> _GIVEN PROBLEM_: Repeat the entire listing exactly as written.
============================================================
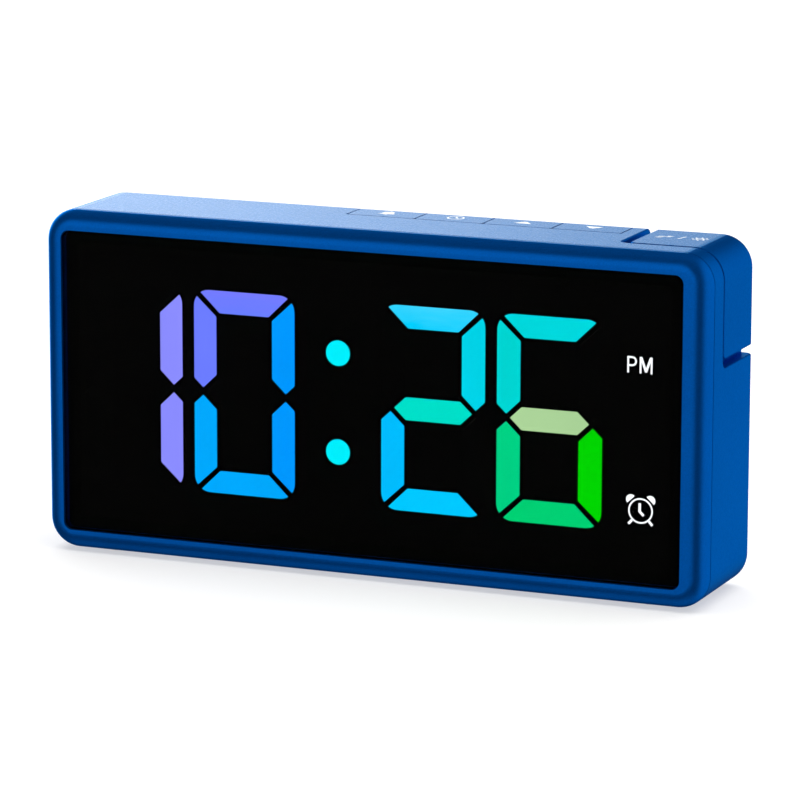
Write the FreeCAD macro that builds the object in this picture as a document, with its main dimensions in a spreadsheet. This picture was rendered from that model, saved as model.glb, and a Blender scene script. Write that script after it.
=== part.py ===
import FreeCAD, Part
import Sketcher
import math
import os

V = FreeCAD.Vector
Rot = FreeCAD.Rotation
Pla = FreeCAD.Placement

# Bedside LED alarm clock: a shallow upright box with a dark front window, four
# keys along the rear edge of its top, and one corner button that wraps over the
# top right corner. X is the width, Y the depth (front is -Y), Z up. The origin
# is under the middle of the clock, on the surface that its feet stand on.
doc = FreeCAD.newDocument("alarm_clock")
sheet = doc.addObject("Spreadsheet::Sheet", "dims")

CELLS = [
    # casing
    ("body_w", 135.0), ("body_ht", 66.5), ("body_dp", 26.0), ("corner_rad", 6.0),
    ("front_round", 3.0), ("rear_round", 1.5), ("wall", 2.0), ("back_wall", 2.2),
    ("foot_proud", 0.5), ("seam_front", -9.90), ("seam_rear", -9.66),
    # front window
    ("lens_x", -0.6), ("lens_w", 126.1), ("lens_ht", 58.7), ("lens_t", 1.8), ("lens_sunk", 0.4),
    ("lens_rad", 1.6), ("lens_gap", 0.1), ("ledge_front", -10.55), ("ledge_back", -9.0),
    ("window_w", 121.4), ("window_ht", 54.5), ("gasket_t", 0.25),
    ("lip_out", 2.15), ("lip_in", 3.25), ("lip_end", -7.4),
    # display
    ("film_w", 120.6), ("film_ht", 53.9), ("film_front", -10.70), ("film_t", 0.2),
    ("refl_w", 119.8), ("refl_ht", 50.0), ("refl_back", -4.0), ("board_t", 1.2),
    ("insert_t", 1.2), ("main_w", 127.4), ("disp_z", 33.63),
    ("post_x", 62.2), ("post_z_low", 15.0), ("post_z_high", 52.0), ("post_rad", 1.55),
    ("dot_x", -6.73), ("dot_dz", 9.52), ("dot_rad", 2.47), ("dot_mid", -0.03), ("sign_x", 54.07),
    # keys
    ("key_x", -11.65), ("key_pitch", 13.9), ("key_gap", 0.3), ("key_front", 4.9),
    ("key_slot_front", 4.6), ("key_t", 1.5), ("key_floor", 2.2), ("key_inner", 3.6),
    ("key_stem", 3.0), ("key_stem_y", 7.0), ("key_stem_end", 62.6), ("key_travel", 0.5),
    ("switch_sq", 6.0), ("switch_tall", 3.4), ("switch_top", 61.7), ("plunger_rad", 1.5),
    ("plunger_low", 60.3), ("plunger_bore_low", 59.6), ("plunger_bore_rad", 1.6),
    ("kboard_x", -12.65), ("kboard_w", 58.0), ("kboard_y", 1.0), ("kboard_dp", 9.4),
    # corner button
    ("cap_t", 1.35), ("cap_floor", 2.3), ("cap_inner", 3.6), ("cap_front", -4.0),
    ("cap_slot_front", -4.5), ("lip_soft", 0.3), ("cap_left", 48.7), ("cap_slot_left", 47.0),
    ("cap_low", 46.4), ("cap_slot_low", 44.7), ("cap_mid_y", 4.5), ("cap_stem", 4.0),
    # casing screws
    ("screw_x", 50.5), ("screw_z_low", 5.5), ("screw_z_high", 61.1), ("boss_rad", 3.0),
    ("boss_front", 0.5), ("well_rad", 2.0), ("well_bottom", 4.0), ("pass_rad", 1.15),
    ("fboss_rad", 2.1), ("fboss_end", 0.4), ("pilot_rad", 0.85), ("pilot_end", -7.0),
    ("head_rad", 1.8), ("head_t", 1.4), ("shank_rad", 1.0), ("shank_len", 9.0),
    # battery compartment
    ("cell_x", -30.0), ("cell_z", 34.0), ("door_rad", 13.0), ("door_t", 1.5),
    ("door_hole_rad", 13.25), ("cell_bore_rad", 11.2), ("cell_wall_rad", 14.0),
    ("cell_floor_in", 5.2), ("cell_floor_out", 4.0), ("cell_rad", 10.0), ("cell_t", 3.2),
    ("cell_low", 6.6), ("lug_rad", 12.2), ("lug_groove_rad", 12.45), ("lug_low", 9.95),
    ("plug_rad", 10.9),
    # speaker
    ("spk_x", 22.0), ("spk_z", 36.0), ("spk_rad", 10.0), ("spk_ring_rad", 11.6),
    ("grille_pitch", 3.0), ("grille_rad", 0.65),
    # power inlet
    ("usb_x", 40.0), ("usb_z", 12.0), ("usb_w", 8.94), ("usb_ht", 3.26), ("usb_wall", 0.3),
    ("usb_mouth", 12.6), ("usb_back", 5.3),
    # feet
    ("foot_rad", 4.0), ("foot_sunk", 0.6), ("foot_x", 55.0), ("foot_y_front", -4.6), ("foot_y_rear", 7.4),
]
D = {}
for i, (k, v) in enumerate(CELLS):
    sheet.set("A%d" % (i + 1), k)
    sheet.set("B%d" % (i + 1), repr(v))
    sheet.setAlias("B%d" % (i + 1), k)
    D[k] = v
doc.recompute()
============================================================
> _EXERCISE ANSWER_:
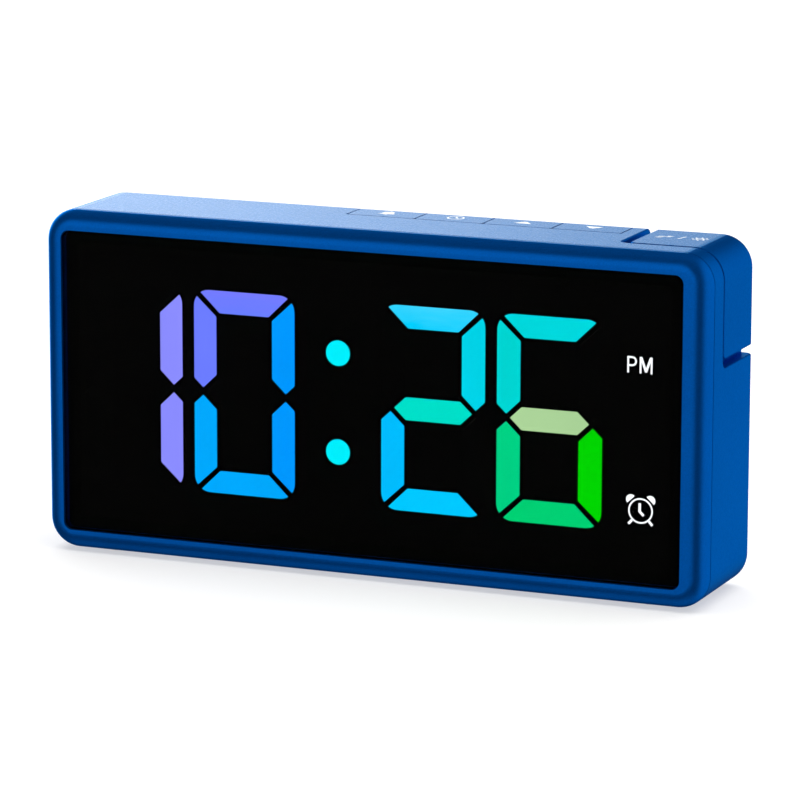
Write the FreeCAD macro that builds the object in this picture as a document, with its main dimensions in a spreadsheet. This picture was rendered from that model, saved as model.glb, and a Blender scene script. Write that script after it.
=== part.py ===
import FreeCAD, Part
import Sketcher
import math
import os

V = FreeCAD.Vector
Rot = FreeCAD.Rotation
Pla = FreeCAD.Placement

# Bedside LED alarm clock: a shallow upright box with a dark front window, four
# keys along the rear edge of its top, and one corner button that wraps over the
# top right corner. X is the width, Y the depth (front is -Y), Z up. The origin
# is under the middle of the clock, on the surface that its feet stand on.
doc = FreeCAD.newDocument("alarm_clock")
sheet = doc.addObject("Spreadsheet::Sheet", "dims")

CELLS = [
    # casing
    ("body_w", 135.0), ("body_ht", 66.5), ("body_dp", 26.0), ("corner_rad", 6.0),
    ("front_round", 3.0), ("rear_round", 1.5), ("wall", 2.0), ("back_wall", 2.2),
    ("foot_proud", 0.5), ("seam_front", -9.90), ("seam_rear", -9.66),
    # front window
    ("lens_x", -0.6), ("lens_w", 126.1), ("lens_ht", 58.7), ("lens_t", 1.8), ("lens_sunk", 0.4),
    ("lens_rad", 1.6), ("lens_gap", 0.1), ("ledge_front", -10.55), ("ledge_back", -9.0),
    ("window_w", 121.4), ("window_ht", 54.5), ("gasket_t", 0.25),
    ("lip_out", 2.15), ("lip_in", 3.25), ("lip_end", -7.4),
    # display
    ("film_w", 120.6), ("film_ht", 53.9), ("film_front", -10.70), ("film_t", 0.2),
    ("refl_w", 119.8), ("refl_ht", 50.0), ("refl_back", -4.0), ("board_t", 1.2),
    ("insert_t", 1.2), ("main_w", 127.4), ("disp_z", 33.63),
    ("post_x", 62.2), ("post_z_low", 15.0), ("post_z_high", 52.0), ("post_rad", 1.55),
    ("dot_x", -6.73), ("dot_dz", 9.52), ("dot_rad", 2.47), ("dot_mid", -0.03), ("sign_x", 54.07),
    # keys
    ("key_x", -11.65), ("key_pitch", 13.9), ("key_gap", 0.3), ("key_front", 4.9),
    ("key_slot_front", 4.6), ("key_t", 1.5), ("key_floor", 2.2), ("key_inner", 3.6),
    ("key_stem", 3.0), ("key_stem_y", 7.0), ("key_stem_end", 62.6), ("key_travel", 0.5),
    ("switch_sq", 6.0), ("switch_tall", 3.4), ("switch_top", 61.7), ("plunger_rad", 1.5),
    ("plunger_low", 60.3), ("plunger_bore_low", 59.6), ("plunger_bore_rad", 1.6),
    ("kboard_x", -12.65), ("kboard_w", 58.0), ("kboard_y", 1.0), ("kboard_dp", 9.4),
    # corner button
    ("cap_t", 1.35), ("cap_floor", 2.3), ("cap_inner", 3.6), ("cap_front", -4.0),
    ("cap_slot_front", -4.5), ("lip_soft", 0.3), ("cap_left", 48.7), ("cap_slot_left", 47.0),
    ("cap_low", 46.4), ("cap_slot_low", 44.7), ("cap_mid_y", 4.5), ("cap_stem", 4.0),
    # casing screws
    ("screw_x", 50.5), ("screw_z_low", 5.5), ("screw_z_high", 61.1), ("boss_rad", 3.0),
    ("boss_front", 0.5), ("well_rad", 2.0), ("well_bottom", 4.0), ("pass_rad", 1.15),
    ("fboss_rad", 2.1), ("fboss_end", 0.4), ("pilot_rad", 0.85), ("pilot_end", -7.0),
    ("head_rad", 1.8), ("head_t", 1.4), ("shank_rad", 1.0), ("shank_len", 9.0),
    # battery compartment
    ("cell_x", -30.0), ("cell_z", 34.0), ("door_rad", 13.0), ("door_t", 1.5),
    ("door_hole_rad", 13.25), ("cell_bore_rad", 11.2), ("cell_wall_rad", 14.0),
    ("cell_floor_in", 5.2), ("cell_floor_out", 4.0), ("cell_rad", 10.0), ("cell_t", 3.2),
    ("cell_low", 6.6), ("lug_rad", 12.2), ("lug_groove_rad", 12.45), ("lug_low", 9.95),
    ("plug_rad", 10.9),
    # speaker
    ("spk_x", 22.0), ("spk_z", 36.0), ("spk_rad", 10.0), ("spk_ring_rad", 11.6),
    ("grille_pitch", 3.0), ("grille_rad", 0.65),
    # power inlet
    ("usb_x", 40.0), ("usb_z", 12.0), ("usb_w", 8.94), ("usb_ht", 3.26), ("usb_wall", 0.3),
    ("usb_mouth", 12.6), ("usb_back", 5.3),
    # feet
    ("foot_rad", 4.0), ("foot_sunk", 0.6), ("foot_x", 55.0), ("foot_y_front", -4.6), ("foot_y_rear", 7.4),
]
D = {}
for i, (k, v) in enumerate(CELLS):
    sheet.set("A%d" % (i + 1), k)
    sheet.set("B%d" % (i + 1), repr(v))
    sheet.setAlias("B%d" % (i + 1), k)
    D[k] = v
doc.recompute()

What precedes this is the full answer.